This photo taken on October 12, 2020, shows tourists visiting the Angkor Wat temple in Siem Reap province, where a few hundred cult followers have now taken refuge on a remote farm after prophecies that doomsday floods would occur by Aug. 31. (Photo: AFP)
The Cambodian government will not prosecute members of a doomsday cult but has warned legal action could follow if hundreds of followers, who believe the world is about to end, are denied the right to leave by self-declared Brahma (heavenly king) Khem Veasna.
The Ministry of Justice said that even if followers were lured to the farm in Siem Reap province, they could not act in regards to the cult because people had chosen to travel to the farm and join the cult voluntarily.
“There is nothing we can do about this,” Justice Ministry spokesman Chin Malin said, adding there were no laws to charge anyone in regards to the cult because people had the freedom to choose.
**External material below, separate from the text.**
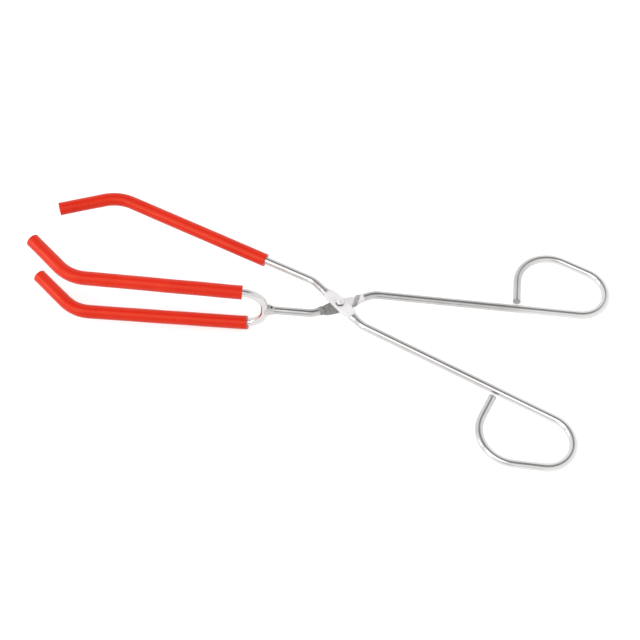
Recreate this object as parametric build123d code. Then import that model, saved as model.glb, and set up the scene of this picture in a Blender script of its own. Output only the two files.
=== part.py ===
"""Beaker tongs: two bent wire arms crossing on one rivet, like scissors.

Each arm is one length of round wire. At one end it is bent into an open finger loop. Where the
arms cross, each wire is pressed to half its thickness and lies on the other, so that both arms
work in one plane. One arm carries on to a single tine. The other ends in a stem that is welded to
a wire bow, and the two legs of the bow are the fork. The single tine closes between them. All
three tines wear a pushed-on sleeve that keeps the wire off the glass.

Frame: the origin is on the rivet's axis, halfway between the pressed plates. +Z runs along the
rivet towards its domed head. +X runs down the middle between the two handles, and the jaws point
along -X. The arms are modelled partly open, as far apart as they lie at rest.
"""
import os
from math import atan2, cos, radians, sin, tan

from build123d import *

# Wire and its opening at rest (millimetres and degrees)
wire_diameter = 4.0
wire_edge_round = 0.3   # broken edge at a cut wire end
opening = 24.2          # degrees between the two arms' centre lines

# Handles and finger loops, the loops alike on both arms
handle_length = 122.3   # from the rivet to the start of the loop
single_handle_offset = 5.3  # handle line from the rivet, square to the arm
fork_handle_offset = 8.5
loop_end_radius = 14.1
loop_end_turn = 157.0
loop_side_length = 14.4
loop_return_radius = 17.2
loop_return_turn = 111.5
loop_tail_length = 13.2

# Jaws
jaw_offset = 6.7        # jaw line from the rivet, square to the arm
jaw_offset_gauge = 8.0  # how far out from the rivet that offset is measured
single_jaw_set = -2.8   # small turn of the jaw line against the handle line
fork_jaw_set = 1.3
jaw_bend_radius = 20.0
jaw_bend = 43.3
single_jaw_length = 126.0  # from the rivet to the bend
fork_jaw_length = 127.4
single_tip_length = 22.9   # straight end of the wire
fork_tip_length = 20.8

# Fork bow
fork_width = 26.4       # between the legs' centre lines at the bow
bow_reach = 37.6        # from the rivet to the middle of the bow
bow_flat = 3.4          # straight middle of the bow, where the stem meets it
leg_splay = 1.1         # each leg leans out by this much
stem_notch_depth = 0.8  # the stem's notched end reaches round the bow this far

# Pressed half lap at the crossing
single_slant = 18.5     # the plate runs across from jaw line to handle line
fork_slant = 27.0
slant_bend_radius = 12.0
lap_half_length = 8.8
lap_width = 7.0
lap_quarter_width = 6.65  # halfway from the rivet to the shoulder
lap_edge_round = 0.6    # bulged edges of the plate
lap_play = 0.06         # running gap between the two plates
shoulder_width = 4.9    # plate where it meets the shoulder
shoulder_length = 0.7
swell_length = 2.7      # round wire swelling into the shoulder
swell_spread = 0.6      # the swell is wider than the wire by this much
swell_sink = 0.2        # and lower by this much
swell_edge_round = 1.6

# Rivet
rivet_shank_diameter = 3.0
rivet_head_diameter = 4.6
rivet_head_height = 1.7
rivet_tail_diameter = 4.8
rivet_tail_height = 1.1
rivet_rim = 0.25        # straight edge under each dome
rivet_running_gap = 0.05

# Sleeves
sleeve_single_wall = 1.45
sleeve_fork_wall = 1.6
sleeve_overhang = 1.0   # past the end of the wire
sleeve_edge_round = 0.25
sleeve_single_start = 47.3  # along the wire from the rivet
sleeve_upper_start = 19.7   # along the wire from the middle of the bow
sleeve_lower_start = 16.8

# Weld between stem and bow
weld_length = 3.2
weld_step = 0.25        # thickness where it starts on the stem
weld_spread = 1.8       # thickness at the bow, along the bow
weld_crown = 0.35       # and across it

# Modelling aids
end_reach = 0.5         # edges this near a cut end belong to it
drill_length = 20.0     # longer than the stack at the rivet is high

wire_radius = wire_diameter / 2
plate_thickness = wire_radius - lap_play / 2
bow_corner_radius = (fork_width - bow_flat) / 2


class Bender:
    """Lays out a wire's centre line as straight runs and bends, one after the other."""

    def __init__(self, start, heading):
        self.at = Vector(start)
        self.heading = Vector(heading).normalized()
        self.edges = []

    def run(self, length):
        end = self.at + self.heading * length
        self.edges.append(Edge.make_line(self.at, end))
        self.at = end

    def bend(self, radius, angle, axis=(0, 0, 1)):
        """Turn by angle about the axis, which is square to the heading."""
        spin = Axis((0, 0, 0), axis)
        inward = spin.direction.cross(self.heading) * (1 if angle > 0 else -1)
        centre = self.at + inward * radius
        middle = centre + (self.at - centre).rotate(spin, angle / 2)
        end = centre + (self.at - centre).rotate(spin, angle)
        self.edges.append(Edge.make_three_point_arc(self.at, middle, end))
        self.at = end
        self.heading = self.heading.rotate(spin, angle)


def round_bar(edges, radius, hollow=0.0):
    """A bar or tube of round section along a centre line."""
    path = Wire(edges)
    section = Plane(origin=path @ 0, z_dir=path % 0) * Circle(radius)
    bar = sweep(section, path=path)
    if hollow:
        bore = Plane(origin=path @ 0, z_dir=path % 0) * Circle(hollow)
        bar -= sweep(bore, path=path)
    return bar


def end_edges(solid, point):
    """Circular edges that lie round a cut end."""
    return [e for e in solid.edges() if e.geom_type == GeomType.CIRCLE
            and (e.arc_center - Vector(point)).length < end_reach]


def slant_run(offset, slant, jaw_set=0.0):
    """Distance along the slant from the rivet to its corner with the handle or jaw line.

    That line is turned by jaw_set, and its offset is measured jaw_offset_gauge out.
    """
    s, g = radians(slant), radians(jaw_set)
    return (offset * cos(g) - jaw_offset_gauge * sin(g)) / sin(s - g)


def handle_side(offset, slant):
    """Centre line from the rivet through the handle to the loop's end, for an arm along +X."""
    heading = (cos(radians(slant)), sin(radians(slant)), 0)
    corner = slant_run(offset, slant)
    trim = slant_bend_radius * tan(radians(slant / 2))
    pen = Bender((0, 0, 0), heading)
    pen.run(corner - trim)
    pen.bend(slant_bend_radius, -slant)
    pen.run(handle_length - pen.at.X)
    pen.bend(loop_end_radius, loop_end_turn)
    pen.run(loop_side_length)
    pen.bend(loop_return_radius, loop_return_turn)
    pen.run(loop_tail_length)
    return pen


def jaw_start(slant, jaw_set):
    """The first stretch from the rivet towards the jaws, up to the end of the slant's bend."""
    heading = (-cos(radians(slant)), -sin(radians(slant)), 0)
    corner = slant_run(jaw_offset, slant, jaw_set)
    trim = slant_bend_radius * tan(radians((slant - jaw_set) / 2))
    pen = Bender((0, 0, 0), heading)
    pen.run(corner - trim)
    pen.bend(slant_bend_radius, jaw_set - slant)
    return pen


def pressed_plate(slant, top):
    """The pressed middle of an arm: the plate and its two shoulders, below or above the lap."""
    side = 1 if top else -1
    plate_middle = side * (lap_play + plate_thickness) / 2
    swell_middle = side * swell_sink / 2

    def at(along, height):
        return Plane(origin=(along, 0, height), x_dir=(0, 1, 0), z_dir=(1, 0, 0))

    def pressed(along, width):
        return at(along, plate_middle) * RectangleRounded(width, plate_thickness, lap_edge_round)

    body = loft([
        pressed(-lap_half_length, shoulder_width),
        pressed(-lap_half_length / 2, lap_quarter_width),
        pressed(0, lap_width),
        pressed(lap_half_length / 2, lap_quarter_width),
        pressed(lap_half_length, shoulder_width),
    ])
    for way in (1, -1):
        shoulder = way * (lap_half_length + shoulder_length)
        root = shoulder + way * swell_length
        swell = at(shoulder, swell_middle) * RectangleRounded(
            wire_diameter + swell_spread, wire_diameter - swell_sink, swell_edge_round)
        body += loft([pressed(way * lap_half_length, shoulder_width), swell], ruled=True)
        body += loft([swell, at(root, 0) * Circle(wire_radius)], ruled=True)
    return Rot(0, 0, slant) * body


def onward(edges, length):
    """What is left of a centre line past its first stretch of that length."""
    edges = list(edges)
    while edges[0].length <= length:
        length -= edges.pop(0).length
    return [edges[0].trim(length / edges[0].length, 1)] + edges[1:]


def arm(jaw, handle, slant, top):
    """One arm along +X: pressed plate in the middle, round wire to both sides."""
    pressed_length = lap_half_length + shoulder_length + swell_length
    body = pressed_plate(slant, top)
    for pen in (jaw, handle):
        body += round_bar(onward(pen.edges, pressed_length), wire_radius)
    return fillet(end_edges(body, handle.at), wire_edge_round)


def cap_middle(radius, height, foot):
    """Point halfway along the arc of a round cap that rises from foot, in the XZ plane."""
    ball = (radius ** 2 + height ** 2) / (2 * height)
    half_angle = atan2(radius, ball - height) / 2
    return (ball * sin(half_angle), 0, foot + height - ball * (1 - cos(half_angle)))


def pivot_rivet():
    """Domed rivet, turned in one piece: round head above, flatter closed head below."""
    shank = rivet_shank_diameter / 2
    head, tail = rivet_head_diameter / 2, rivet_tail_diameter / 2
    rise, drop = rivet_head_height - rivet_rim, rivet_tail_height - rivet_rim
    top, bottom = wire_radius, -wire_radius
    across = cap_middle(tail, drop, 0)
    outline = [
        ThreePointArc((0, 0, top + rivet_head_height), cap_middle(head, rise, top + rivet_rim),
                      (head, 0, top + rivet_rim)),
        Polyline((head, 0, top + rivet_rim), (head, 0, top), (shank, 0, top), (shank, 0, bottom),
                 (tail, 0, bottom), (tail, 0, bottom - rivet_rim)),
        ThreePointArc((tail, 0, bottom - rivet_rim), (across[0], 0, bottom - rivet_rim - across[2]),
                      (0, 0, bottom - rivet_tail_height)),
        Line((0, 0, bottom - rivet_tail_height), (0, 0, top + rivet_head_height)),
    ]
    return revolve(make_face(outline), Axis.Z)


def add_tine(pen, straight, tip, axis=(0, 0, 1)):
    """A tine's straight, its bend and its tip, on from where the pen is."""
    pen.run(straight)
    pen.bend(jaw_bend_radius, -jaw_bend, axis)
    pen.run(tip)


def sleeve(pen, start, wall):
    """Tube pushed over a tine from start along its wire, cut square with the sharp edges gone."""
    path = onward(pen.edges, start)
    path[-1] = Edge.make_line(path[-1] @ 0, pen.at + pen.heading * sleeve_overhang)
    tube = round_bar(path, wire_radius + wall, hollow=wire_radius)
    ends = end_edges(tube, path[0] @ 0) + end_edges(tube, path[-1] @ 1)
    return fillet([e for e in ends if e.radius > wire_radius + wall / 2], sleeve_edge_round)


def single_arm():
    """The arm with one tine, and its sleeve. It lies on top of the lap."""
    jaw = jaw_start(single_slant, single_jaw_set)
    add_tine(jaw, single_jaw_length + jaw.at.X, single_tip_length)
    handle = handle_side(single_handle_offset, single_slant)
    body = arm(jaw, handle, single_slant, top=True)
    body = fillet(end_edges(body, jaw.at), wire_edge_round)
    return body, sleeve(jaw, sleeve_single_start, sleeve_single_wall)


def fork_arm():
    """The arm with the stem, the bow that is welded to it, the weld and the two sleeves."""
    jaw = jaw_start(fork_slant, fork_jaw_set)
    ahead = jaw.heading
    across = Vector(0, 0, 1).cross(ahead)
    bow_middle = jaw.at + ahead * (bow_reach + jaw.at.X)

    def leg(up):
        """Half of the bow with its leg, upwards or downwards."""
        pen = Bender(bow_middle, (0, 0, up))
        pen.run(bow_flat / 2)
        pen.bend(bow_corner_radius, up * (90 - leg_splay), across)
        straight = fork_jaw_length - bow_reach - bow_corner_radius
        add_tine(pen, straight, fork_tip_length, axis=pen.heading.cross(across))
        return pen

    upper, lower = leg(1), leg(-1)
    bow = round_bar([e.reversed() for e in reversed(lower.edges)] + upper.edges, wire_radius)
    for pen in (upper, lower):
        bow = fillet(end_edges(bow, pen.at), wire_edge_round)

    jaw.run(bow_reach + jaw.at.X - wire_radius + stem_notch_depth)
    stem = arm(jaw, handle_side(fork_handle_offset, fork_slant), fork_slant, top=False)
    seat = Vector(0, 0, wire_diameter)
    stem -= round_bar([Edge.make_line(bow_middle - seat, bow_middle + seat)], wire_radius)

    def section(back):
        return Plane(origin=bow_middle - ahead * back, x_dir=(0, 0, 1), z_dir=ahead * -1)

    weld = loft([
        section(wire_radius + weld_length) * Circle(wire_radius + weld_step),
        section(0) * Ellipse(wire_radius + weld_spread, wire_radius + weld_crown),
    ])
    upper_sleeve = sleeve(upper, sleeve_upper_start, sleeve_fork_wall)
    lower_sleeve = sleeve(lower, sleeve_lower_start, sleeve_fork_wall)
    return stem, bow, weld - stem - bow, upper_sleeve, lower_sleeve


arm_single, sleeve_single = single_arm()
arm_fork, fork_bow, fork_weld, sleeve_upper, sleeve_lower = fork_arm()

# The rivet sits tight in the fork arm's plate, and the single arm turns on it
tight_hole = Cylinder(rivet_shank_diameter / 2, drill_length)
running_hole = Cylinder(rivet_shank_diameter / 2 + rivet_running_gap, drill_length)
arm_fork -= tight_hole
arm_single -= running_hole

open_single = Rot(0, 0, -opening / 2)
open_fork = Rot(0, 0, opening / 2)
pieces = {
    "arm_single": open_single * mirror(arm_single, about=Plane.XZ),
    "sleeve_single": open_single * mirror(sleeve_single, about=Plane.XZ),
    "arm_fork": open_fork * arm_fork,
    "fork_bow": open_fork * fork_bow,
    "fork_weld": open_fork * fork_weld,
    "sleeve_fork_upper": open_fork * sleeve_upper,
    "sleeve_fork_lower": open_fork * sleeve_lower,
    "pivot_rivet": pivot_rivet(),
}

os.makedirs("parts", exist_ok=True)
for name, piece in pieces.items():
    export_step(piece, f"parts/{name}.step")
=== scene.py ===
"""Beaker tongs on a plain white table: bright plated wire and soft red sleeves.

The metal pieces are the frame's own nodes with better materials. The three sleeves and the weld
are modelled here in finer detail and stand for their plain nodes.
"""
import math

import bmesh
import bpy
from mathutils import Euler, Matrix, Vector, noise


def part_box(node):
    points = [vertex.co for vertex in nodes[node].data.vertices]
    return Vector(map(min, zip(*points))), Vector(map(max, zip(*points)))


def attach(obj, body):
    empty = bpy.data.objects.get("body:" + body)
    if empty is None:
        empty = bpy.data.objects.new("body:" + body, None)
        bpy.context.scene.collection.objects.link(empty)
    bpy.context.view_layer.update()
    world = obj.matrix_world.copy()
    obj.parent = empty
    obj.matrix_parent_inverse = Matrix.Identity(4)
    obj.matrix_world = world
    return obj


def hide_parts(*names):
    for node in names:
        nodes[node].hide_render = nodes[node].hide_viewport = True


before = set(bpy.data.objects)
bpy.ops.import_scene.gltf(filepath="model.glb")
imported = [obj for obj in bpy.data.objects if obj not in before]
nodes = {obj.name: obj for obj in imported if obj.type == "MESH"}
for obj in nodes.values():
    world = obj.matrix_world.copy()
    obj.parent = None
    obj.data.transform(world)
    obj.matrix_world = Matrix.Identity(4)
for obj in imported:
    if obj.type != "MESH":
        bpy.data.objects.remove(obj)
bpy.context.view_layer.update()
MM = 0.001

# Camera, where the photograph's was: in metres, degrees and millimetres
CAMERA_AT = (0.07467, -0.39074, 0.56788)
CAMERA_TURN = (34.165, -3.163, 16.798)
CAMERA_LENS = 76.74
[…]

However, he also told the pro-government Khmer Times authorities would act immediately and legal action would be taken if cult leaders held people against their will, prevented members from contacting their parents or found them to be suffering.
Khem Veasna, president of the League for Democracy Party (LDP), had prophesied doomsday floods would occur by Aug. 31 attracting about 20,000 people to a farm in the country’s remote west, many of them young people. He said only his farm would be spared.
However, the floods failed to materialize and numbers holed up fell sharply leaving behind a hardcore group of nearly a thousand people who still believe the apocalypse is pending.
Desperate parents have pleaded with their teenage children on social media to return home after they set up tents and camped out at the farm.
Eam Voeun failed to persuade his son to come home after he threatened to take his own life.
“My son was threatening to kill himself for asking him to leave the farm. Let me tell you, if my kid kills himself there, I will sue Khem Veasna because I am disappointed with my son,” he told the Khmer Times. “He has never done such foolish things in his life.”
A split has also emerged between leaders of the cult with LDP vice permanent president, Ny Chanpinith, who owns the 37-hectare farm, requesting assistance from provincial officials to evict remaining followers.
He said the crowd had been told to go home but many have refused. He told local media: “I cannot dislodge them so I am asking the authorities to help me evict them.”
However, Khem Veasna insisted on Facebook that he had told the truth and that Ny Chanpinith was seeking help because he had signed an agreement pledging to disperse the crowd by last Monday.
“The authorities are lying and acting. They do not care about the well-being of the people,” he said, adding his followers had every right to remain.
Meanwhile, Hun Manet, the eldest son of Prime Minister Hun Sen and also the deputy commander-in-chief of the Royal Cambodian Armed Forces, said he was concerned about the doomsday cult and added beliefs are a personal right but they should not be extreme.
“Beliefs are one thing, but excessive beliefs can disown brothers, sisters and parents. I think that although our beliefs differ, a sense of morality and virtue means we should always remember that our parents are our parents, and our family is our family,” he said.